MAIMONIDES, O RACIONALISTA - MAGIA, DEMÔNIOS E ANJOS NÃO EXISTEM!

O Rambam (1135-1204) assume uma posição quase solitária em sua época, contra a mentira da magia e portanto, contra os rabinos charlatâes, que se envolviam com ela.

Ele simplesmente afirma claramente, que Magia é proibido pela Torá e, de qualquer forma, foi proibido porque não é real e nem mesmo existe!

Maimônides também afirmou que os Malahim, (os Mensageiros, chamados "anjos") existem apenas na imaginação de quem vê (durante sonhos e visões), e que os chamados demônios simplesmente, não existem.

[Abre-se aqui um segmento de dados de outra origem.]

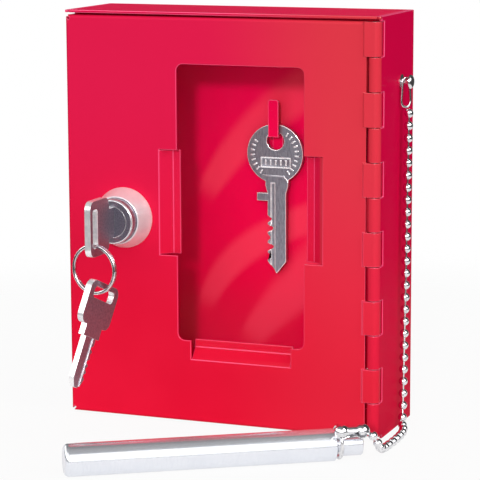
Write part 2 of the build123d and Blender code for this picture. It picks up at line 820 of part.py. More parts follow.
# The link is a wire teardrop over the stud's neck; its point carries the chain.
link_across = Vector(cos(radians(link_yaw)), sin(radians(link_yaw)), 0)
link_normal = Vector(sin(radians(link_yaw)), -cos(radians(link_yaw)), 0)
link_x = right + (stud_collar_length + stud_neck_end) / 2
link_top = stud_height + stud_neck_radius + link_rest + link_wire_radius
link_plane = Plane(
    origin=(link_x, stud_y, link_top - link_top_radius),
    x_dir=(link_across.X, link_across.Y, 0),
    z_dir=(link_normal.X, link_normal.Y, 0),
)
link_turn = asin((link_bottom_radius - link_top_radius) / link_drop)
side_x = cos(link_turn)
side_y = -sin(link_turn)
with BuildPart() as chain_link:
    with BuildLine(link_plane) as link_path:
        top_right = (link_top_radius * side_x, -link_top_radius * side_y)
        top_left = (-link_top_radius * side_x, -link_top_radius * side_y)
        low_right = (link_bottom_radius * side_x, -link_drop - link_bottom_radius * side_y)
        low_left = (-link_bottom_radius * side_x, -link_drop - link_bottom_radius * side_y)
        ThreePointArc(top_right, (0, link_top_radius), top_left)
        Line(top_left, low_left)
        ThreePointArc(low_left, (0, -link_drop - link_bottom_radius), low_right)
        Line(low_right, top_right)
    link_side = Plane(
        origin=link_path.line @ 0,
        z_dir=link_path.line % 0,
    )
    with BuildSketch(link_side):
        Circle(link_wire_radius)
    sweep(path=link_path.line)
chain_link.part.label = "chain_link"
export_step(chain_link.part, "parts/chain_link.step")


def turn_radii(route, share):
    """The largest easy bend at each inner point of a route."""
    radii = []
    for before, here, after in zip(route, route[1:], route[2:]):
        arriving = Vector(*here) - Vector(*before)
        leaving = Vector(*after) - Vector(*here)
        half_turn = radians(arriving.get_angle(leaving)) / 2
        radii.append(share * min(arriving.length, leaving.length) / tan(half_turn))
    return radii


def report_cord(name, part, path):
    """Prints the tube's radius, its length and how well its volume agrees."""
    length = sum(edge.length for edge in path.edges())
    expected = pi * chain_radius**2 * length
    print(f"{name}: radius {chain_radius} length {length:.1f}")
    print(f"{name}: volume {part.volume:.1f}, section by length {expected:.1f}")


with BuildPart() as hanging_chain:
    with BuildLine() as hanging_path:
        FilletPolyline(*hanging_route, radius=turn_radii(hanging_route, arc_share))
    with BuildSketch(Plane(origin=hanging_path.line @ 0, z_dir=hanging_path.line % 0)):
        Circle(chain_radius)
    sweep(path=hanging_path.line)
hanging_chain.part.label = "hanging_chain"
export_step(hanging_chain.part, "parts/hanging_chain.step")
report_cord("hanging_chain", hanging_chain.part, hanging_path.line)

with BuildPart() as lying_chain:
    with BuildLine() as lying_path:
        FilletPolyline(*lying_route, radius=turn_radii(lying_route, arc_share))
    with BuildSketch(Plane(origin=lying_path.line @ 0, z_dir=lying_path.line % 0)):
        Circle(chain_radius)
    sweep(path=lying_path.line)
lying_chain.part.label = "lying_chain"
export_step(lying_chain.part, "parts/lying_chain.step")
report_cord("lying_chain", lying_chain.part, lying_path.line)

# ---- Hammer, its neck ring and the chain's clasp -------------------------------------------------
hammer_dir = Vector(cos(radians(hammer_yaw)), sin(radians(hammer_yaw)), 0)
hammer_front = Vector(sin(radians(hammer_yaw)), -cos(radians(hammer_yaw)), 0)
hammer_neck = Vector(hammer_neck_x, hammer_neck_y, hammer_radius)
hammer_plane = Plane(origin=hammer_neck, x_dir=hammer_dir, z_dir=hammer_front)
hammer_axis = Axis(hammer_neck, hammer_dir)
head_end = hammer_groove_length + hammer_head_length
with BuildPart() as hammer_rod:
    with BuildSketch(hammer_plane):
        polygon(
            (-hammer_length, 0),
            (-hammer_length, hammer_radius),
            (0, hammer_radius),
            (0, hammer_groove_radius),
            (hammer_groove_length, hammer_groove_radius),
            (hammer_groove_length, hammer_head_radius),
            (head_end, hammer_head_radius),
            (head_end, 0),
        )
    revolve(axis=hammer_axis)
    end_plane = Plane(origin=hammer_neck - hammer_dir * hammer_length, z_dir=hammer_dir)
    rod_edges = hammer_rod.edges().sort_by(hammer_axis)
    fillet(rod_edges[0], hammer_round)
    chamfer(hammer_rod.edges().sort_by(hammer_axis)[-1], hammer_edge)
hammer_rod.part.label = "hammer_rod"
export_step(hammer_rod.part, "parts/hammer_rod.step")

# The neck ring hangs loosely in the groove and leans towards the front.
groove_middle = hammer_neck + hammer_dir * (hammer_groove_length / 2)
lean = radians(neck_ring_lean)
ring_lean = up * cos(lean) + hammer_front * sin(lean)
ring_far_side = hammer_groove_radius + neck_ring_gap + neck_ring_wire
neck_ring_centre = groove_middle + ring_lean * (neck_ring_radius - ring_far_side)
neck_ring_plane = Plane(origin=neck_ring_centre, x_dir=ring_lean, z_dir=ring_lean.cross(hammer_dir))
neck_ring_axis = Axis(neck_ring_centre, hammer_dir)
with BuildPart() as neck_ring:
    with BuildSketch(neck_ring_plane):
        with Locations((neck_ring_radius, 0)):
            Circle(neck_ring_wire)
    revolve(axis=neck_ring_axis)
neck_ring.part.label = "neck_ring"
export_step(neck_ring.part, "parts/neck_ring.step")

clasp_near = groove_middle + ring_lean * lobe_from_axis
clasp_far = Vector(*clasp_far_end)
clasp_dir = (clasp_far - clasp_near).normalized()
clasp_span = (clasp_far - clasp_near).length
with BuildPart() as chain_clasp:
    with BuildSketch(Plane(origin=clasp_near, z_dir=clasp_dir)):
        Circle(clasp_waist_radius)
    extrude(amount=clasp_span)
    with Locations(clasp_near, clasp_far):
        Sphere(lobe_radius)
    with BuildSketch(neck_ring_plane):
        with Locations((neck_ring_radius, 0)):
            Circle(neck_ring_wire + fit_gap)
    revolve(axis=neck_ring_axis, mode=Mode.SUBTRACT)
chain_clasp.part.label = "chain_clasp"
export_step(chain_clasp.part, "parts/chain_clasp.step")
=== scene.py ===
"""Looks of the break glass key box: a red steel case with a windowed, locking door,
its keys, and a hammer on a ball chain. Metres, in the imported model's own frame.
"""

import json
import math

import bmesh
import bpy
from mathutils import Matrix, Vector
from mathutils.bvhtree import BVHTree

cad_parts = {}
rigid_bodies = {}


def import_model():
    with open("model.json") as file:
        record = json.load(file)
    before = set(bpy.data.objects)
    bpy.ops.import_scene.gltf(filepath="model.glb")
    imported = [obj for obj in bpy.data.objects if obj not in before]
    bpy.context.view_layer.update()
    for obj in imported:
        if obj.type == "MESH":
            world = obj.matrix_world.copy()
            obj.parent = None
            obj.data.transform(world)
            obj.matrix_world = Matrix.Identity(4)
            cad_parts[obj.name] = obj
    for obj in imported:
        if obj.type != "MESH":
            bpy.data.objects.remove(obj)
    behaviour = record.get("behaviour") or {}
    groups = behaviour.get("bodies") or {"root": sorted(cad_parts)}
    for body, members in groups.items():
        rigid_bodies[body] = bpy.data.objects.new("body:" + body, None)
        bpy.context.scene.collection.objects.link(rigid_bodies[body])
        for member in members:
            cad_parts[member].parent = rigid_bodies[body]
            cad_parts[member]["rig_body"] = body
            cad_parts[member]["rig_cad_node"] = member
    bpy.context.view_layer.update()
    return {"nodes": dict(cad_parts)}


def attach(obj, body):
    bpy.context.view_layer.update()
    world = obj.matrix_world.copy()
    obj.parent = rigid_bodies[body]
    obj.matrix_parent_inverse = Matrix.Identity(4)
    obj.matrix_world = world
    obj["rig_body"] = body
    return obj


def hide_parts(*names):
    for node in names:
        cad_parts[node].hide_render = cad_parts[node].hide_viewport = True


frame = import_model()

# ---- Camera ----------------------------------------------------------------
# The photograph's viewpoint, in front of the box, to its right and a little
# above it. It was worked out from the corners of the case and the door.
camera_place = Vector((0.28309, -0.72089, 0.20023))
camera_azimuth = math.radians(21.32)
camera_elevation = math.radians(9.55)
camera_roll = math.radians(-0.22)
camera_lens = 160.5
camera_shift = (-0.0092, -0.0245)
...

Esses conceitos (seres mágicos, espíritos, demônios e etc) estavam em desacordo com o monoteísmo absoluto. (Alguns sugeriram de forma semelhante que o “monoteísmo” foi, em certo sentido, subvertido a uma forma do que pode ser descrito como “monolatria” e a Cabalá como um politeísmo judaico).

Maimônides foi - é claro - perseguido por seu racionalismo e, no final do século XIV, na Espanha, uma carta (forjada - obviamente) foi distribuída em seu nome, alegando que ele havia desistido de seu racionalismo e abraçado o misticismo e a magia. Nos bastidores, muitos rabinos atuais do movimento místico Chabad, repetem a mesma mentira, para alegar que Maimônides era místicos e seria membro de sua seita hassídica se fosse hoje...

A carta, forjada para parecer ter sido enviada para seu aluno, num estilo que se assemelhava a sua carta autêntica (de onde o charlatão provavelmente copiou) e que aparece na introdução do Guia dos Perplexos, explica como ele teria "mudado de idéia" e que "agora se retratava de todo o seu racionalismo anterior"...

A carta continua a expor uma crença, numa "recém-descoberta" crença no poder dos nomes mágicos Divinos... Claramente, quem escreveu a carta exaltando as virtudes das buscas mágicas, sabia exatamente quem Maimônides era e o que ele pensava, pois isso procurava imitar seu estilo de escrita.

De forma pungente, mas angustiante, Chajes (2011: 79) resume essa necessidade de enquadrar os rabinos racionalistas "como místicos", mostra a crença popularizada na mentalidade popular (do passado e do presente) de que, sem a habilidade de fazer mágica, o rabino não teria estatura duradoura:

Não é senão um sinal de desconforto com a perspectiva de deixar a imagem póstuma de um herói cultural desprovida da poderosa carga de proezas mágicas...

Conhecimento, intelecto, aprendizagem e compreensão tornaram-se insignificantes no Judaísmo vindo da Europa, com seus Hassidismo, Misticismo e por meio da Cabalá.

Se um grande rabino não pudesse ser percebido como sendo capaz de mudar a ordem natural da realidade em seu benefício, era não era para eles, "um líder espiritual". Então, para o misticismo, espiritualidade é o mesmo que prática de magia.

Isso certamente, não é o que espiritualidade significa, para nós racionalistas.